INFORMATION SUPPLIED:
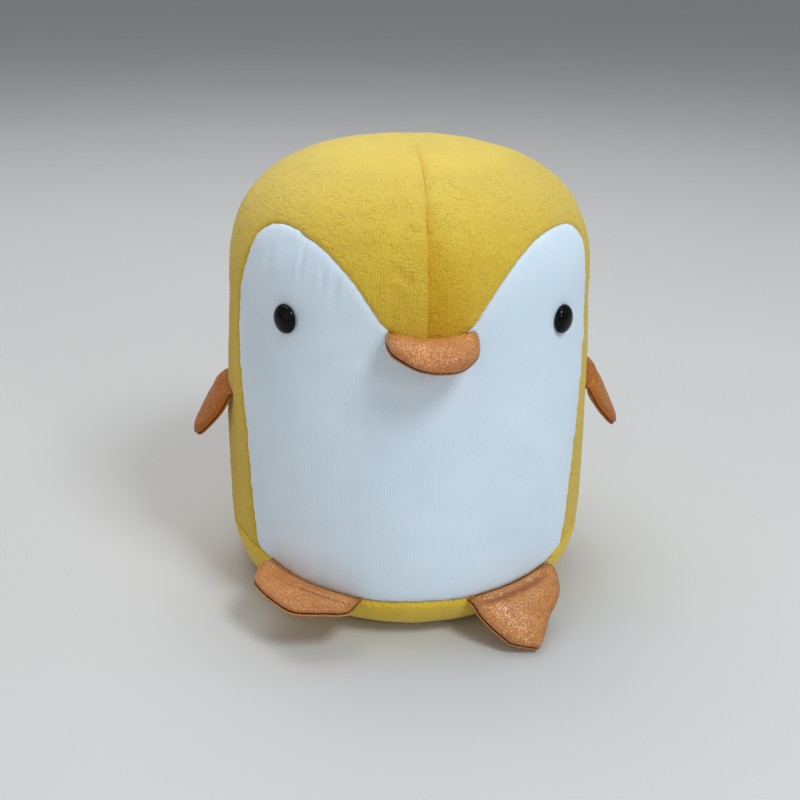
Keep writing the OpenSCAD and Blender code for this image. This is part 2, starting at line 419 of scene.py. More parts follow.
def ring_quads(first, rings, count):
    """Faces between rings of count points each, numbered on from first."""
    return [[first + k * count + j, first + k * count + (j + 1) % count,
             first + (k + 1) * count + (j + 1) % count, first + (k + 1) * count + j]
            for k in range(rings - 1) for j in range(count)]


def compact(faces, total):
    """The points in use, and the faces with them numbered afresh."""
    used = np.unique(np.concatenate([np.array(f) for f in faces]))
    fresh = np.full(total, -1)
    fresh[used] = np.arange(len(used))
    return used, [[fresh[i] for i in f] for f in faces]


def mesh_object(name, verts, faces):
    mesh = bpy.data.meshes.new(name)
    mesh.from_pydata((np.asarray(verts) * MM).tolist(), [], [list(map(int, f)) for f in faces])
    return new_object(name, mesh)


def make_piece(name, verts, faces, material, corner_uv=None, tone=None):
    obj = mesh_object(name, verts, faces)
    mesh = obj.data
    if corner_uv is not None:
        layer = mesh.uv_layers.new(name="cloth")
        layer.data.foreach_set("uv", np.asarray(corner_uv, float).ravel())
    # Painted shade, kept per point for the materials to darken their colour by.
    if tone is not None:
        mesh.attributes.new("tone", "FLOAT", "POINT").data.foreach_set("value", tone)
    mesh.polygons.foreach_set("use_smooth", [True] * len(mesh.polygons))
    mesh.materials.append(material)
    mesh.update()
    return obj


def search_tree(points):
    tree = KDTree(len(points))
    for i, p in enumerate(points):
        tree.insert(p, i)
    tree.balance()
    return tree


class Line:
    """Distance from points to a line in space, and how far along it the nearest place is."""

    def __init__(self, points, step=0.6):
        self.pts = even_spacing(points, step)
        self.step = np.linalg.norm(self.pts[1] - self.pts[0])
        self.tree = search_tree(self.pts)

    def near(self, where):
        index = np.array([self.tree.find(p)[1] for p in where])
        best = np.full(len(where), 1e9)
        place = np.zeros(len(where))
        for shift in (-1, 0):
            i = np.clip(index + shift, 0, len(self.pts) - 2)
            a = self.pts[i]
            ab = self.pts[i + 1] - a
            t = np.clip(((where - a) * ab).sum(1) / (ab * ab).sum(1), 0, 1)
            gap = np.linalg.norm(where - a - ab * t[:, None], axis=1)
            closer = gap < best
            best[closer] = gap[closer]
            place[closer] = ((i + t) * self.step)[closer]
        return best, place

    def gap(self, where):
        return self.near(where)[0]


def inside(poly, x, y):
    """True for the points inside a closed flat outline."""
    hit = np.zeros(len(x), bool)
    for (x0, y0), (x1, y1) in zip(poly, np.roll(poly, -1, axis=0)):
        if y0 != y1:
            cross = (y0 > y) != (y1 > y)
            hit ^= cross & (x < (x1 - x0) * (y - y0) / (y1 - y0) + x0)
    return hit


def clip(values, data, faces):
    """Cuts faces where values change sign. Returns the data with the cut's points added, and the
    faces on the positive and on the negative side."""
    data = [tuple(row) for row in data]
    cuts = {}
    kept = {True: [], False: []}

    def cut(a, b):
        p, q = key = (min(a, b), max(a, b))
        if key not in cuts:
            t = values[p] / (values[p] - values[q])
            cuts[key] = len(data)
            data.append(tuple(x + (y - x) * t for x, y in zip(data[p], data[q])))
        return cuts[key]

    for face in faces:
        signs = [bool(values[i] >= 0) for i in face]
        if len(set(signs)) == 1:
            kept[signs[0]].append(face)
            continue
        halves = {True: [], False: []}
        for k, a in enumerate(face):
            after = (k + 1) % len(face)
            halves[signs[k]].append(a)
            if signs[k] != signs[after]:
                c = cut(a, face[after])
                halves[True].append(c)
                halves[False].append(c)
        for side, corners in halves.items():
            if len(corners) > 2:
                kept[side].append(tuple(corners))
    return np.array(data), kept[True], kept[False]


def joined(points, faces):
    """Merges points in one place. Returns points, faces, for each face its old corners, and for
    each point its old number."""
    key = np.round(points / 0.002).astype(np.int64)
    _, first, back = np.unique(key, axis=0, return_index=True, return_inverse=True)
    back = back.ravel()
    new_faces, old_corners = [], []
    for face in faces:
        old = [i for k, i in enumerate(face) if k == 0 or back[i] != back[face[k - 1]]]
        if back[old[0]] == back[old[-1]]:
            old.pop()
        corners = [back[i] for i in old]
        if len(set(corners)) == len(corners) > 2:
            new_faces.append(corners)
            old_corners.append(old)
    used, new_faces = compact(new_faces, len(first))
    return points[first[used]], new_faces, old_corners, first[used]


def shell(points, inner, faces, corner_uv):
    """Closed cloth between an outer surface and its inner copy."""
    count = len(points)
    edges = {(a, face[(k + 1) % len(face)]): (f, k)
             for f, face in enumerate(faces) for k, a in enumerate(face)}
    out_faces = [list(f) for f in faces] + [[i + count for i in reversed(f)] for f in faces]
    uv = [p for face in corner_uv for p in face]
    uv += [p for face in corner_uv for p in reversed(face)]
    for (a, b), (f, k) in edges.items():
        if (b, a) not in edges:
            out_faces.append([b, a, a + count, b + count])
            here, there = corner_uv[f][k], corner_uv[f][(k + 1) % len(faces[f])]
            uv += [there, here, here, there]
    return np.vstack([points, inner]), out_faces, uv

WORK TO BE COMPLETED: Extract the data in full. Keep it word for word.

TASK ANSWER:
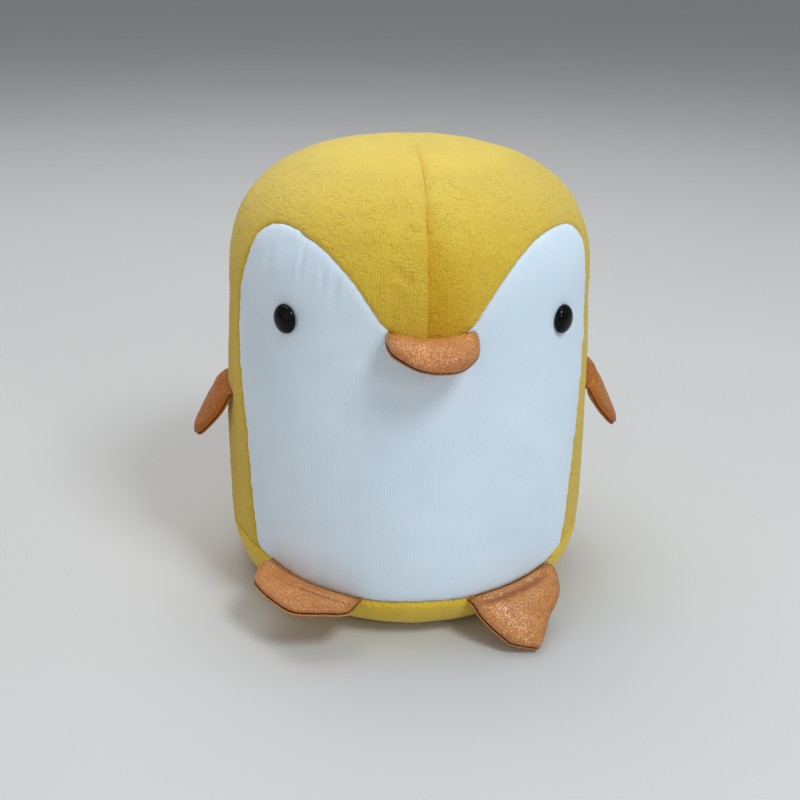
Keep writing the OpenSCAD and Blender code for this image. This is part 2, starting at line 419 of scene.py. More parts follow.
def ring_quads(first, rings, count):
    """Faces between rings of count points each, numbered on from first."""
    return [[first + k * count + j, first + k * count + (j + 1) % count,
             first + (k + 1) * count + (j + 1) % count, first + (k + 1) * count + j]
            for k in range(rings - 1) for j in range(count)]


def compact(faces, total):
    """The points in use, and the faces with them numbered afresh."""
    used = np.unique(np.concatenate([np.array(f) for f in faces]))
    fresh = np.full(total, -1)
    fresh[used] = np.arange(len(used))
    return used, [[fresh[i] for i in f] for f in faces]


def mesh_object(name, verts, faces):
    mesh = bpy.data.meshes.new(name)
    mesh.from_pydata((np.asarray(verts) * MM).tolist(), [], [list(map(int, f)) for f in faces])
    return new_object(name, mesh)


def make_piece(name, verts, faces, material, corner_uv=None, tone=None):
    obj = mesh_object(name, verts, faces)
    mesh = obj.data
    if corner_uv is not None:
        layer = mesh.uv_layers.new(name="cloth")
        layer.data.foreach_set("uv", np.asarray(corner_uv, float).ravel())
    # Painted shade, kept per point for the materials to darken their colour by.
    if tone is not None:
        mesh.attributes.new("tone", "FLOAT", "POINT").data.foreach_set("value", tone)
    mesh.polygons.foreach_set("use_smooth", [True] * len(mesh.polygons))
    mesh.materials.append(material)
    mesh.update()
    return obj


def search_tree(points):
    tree = KDTree(len(points))
    for i, p in enumerate(points):
        tree.insert(p, i)
    tree.balance()
    return tree


class Line:
    """Distance from points to a line in space, and how far along it the nearest place is."""

    def __init__(self, points, step=0.6):
        self.pts = even_spacing(points, step)
        self.step = np.linalg.norm(self.pts[1] - self.pts[0])
        self.tree = search_tree(self.pts)

    def near(self, where):
        index = np.array([self.tree.find(p)[1] for p in where])
        best = np.full(len(where), 1e9)
        place = np.zeros(len(where))
        for shift in (-1, 0):
            i = np.clip(index + shift, 0, len(self.pts) - 2)
            a = self.pts[i]
            ab = self.pts[i + 1] - a
            t = np.clip(((where - a) * ab).sum(1) / (ab * ab).sum(1), 0, 1)
            gap = np.linalg.norm(where - a - ab * t[:, None], axis=1)
            closer = gap < best
            best[closer] = gap[closer]
            place[closer] = ((i + t) * self.step)[closer]
        return best, place

    def gap(self, where):
        return self.near(where)[0]


def inside(poly, x, y):
    """True for the points inside a closed flat outline."""
    hit = np.zeros(len(x), bool)
    for (x0, y0), (x1, y1) in zip(poly, np.roll(poly, -1, axis=0)):
        if y0 != y1:
            cross = (y0 > y) != (y1 > y)
            hit ^= cross & (x < (x1 - x0) * (y - y0) / (y1 - y0) + x0)
    return hit


def clip(values, data, faces):
    """Cuts faces where values change sign. Returns the data with the cut's points added, and the
    faces on the positive and on the negative side."""
    data = [tuple(row) for row in data]
    cuts = {}
    kept = {True: [], False: []}

    def cut(a, b):
        p, q = key = (min(a, b), max(a, b))
        if key not in cuts:
            t = values[p] / (values[p] - values[q])
            cuts[key] = len(data)
            data.append(tuple(x + (y - x) * t for x, y in zip(data[p], data[q])))
        return cuts[key]

    for face in faces:
        signs = [bool(values[i] >= 0) for i in face]
        if len(set(signs)) == 1:
            kept[signs[0]].append(face)
            continue
        halves = {True: [], False: []}
        for k, a in enumerate(face):
            after = (k + 1) % len(face)
            halves[signs[k]].append(a)
            if signs[k] != signs[after]:
                c = cut(a, face[after])
                halves[True].append(c)
                halves[False].append(c)
        for side, corners in halves.items():
            if len(corners) > 2:
                kept[side].append(tuple(corners))
    return np.array(data), kept[True], kept[False]


def joined(points, faces):
    """Merges points in one place. Returns points, faces, for each face its old corners, and for
    each point its old number."""
    key = np.round(points / 0.002).astype(np.int64)
    _, first, back = np.unique(key, axis=0, return_index=True, return_inverse=True)
    back = back.ravel()
    new_faces, old_corners = [], []
    for face in faces:
        old = [i for k, i in enumerate(face) if k == 0 or back[i] != back[face[k - 1]]]
        if back[old[0]] == back[old[-1]]:
            old.pop()
        corners = [back[i] for i in old]
        if len(set(corners)) == len(corners) > 2:
            new_faces.append(corners)
            old_corners.append(old)
    used, new_faces = compact(new_faces, len(first))
    return points[first[used]], new_faces, old_corners, first[used]


def shell(points, inner, faces, corner_uv):
    """Closed cloth between an outer surface and its inner copy."""
    count = len(points)
    edges = {(a, face[(k + 1) % len(face)]): (f, k)
             for f, face in enumerate(faces) for k, a in enumerate(face)}
    out_faces = [list(f) for f in faces] + [[i + count for i in reversed(f)] for f in faces]
    uv = [p for face in corner_uv for p in face]
    uv += [p for face in corner_uv for p in reversed(face)]
    for (a, b), (f, k) in edges.items():
        if (b, a) not in edges:
            out_faces.append([b, a, a + count, b + count])
            here, there = corner_uv[f][k], corner_uv[f][(k + 1) % len(faces[f])]
            uv += [there, here, here, there]
    return np.vstack([points, inner]), out_faces, uv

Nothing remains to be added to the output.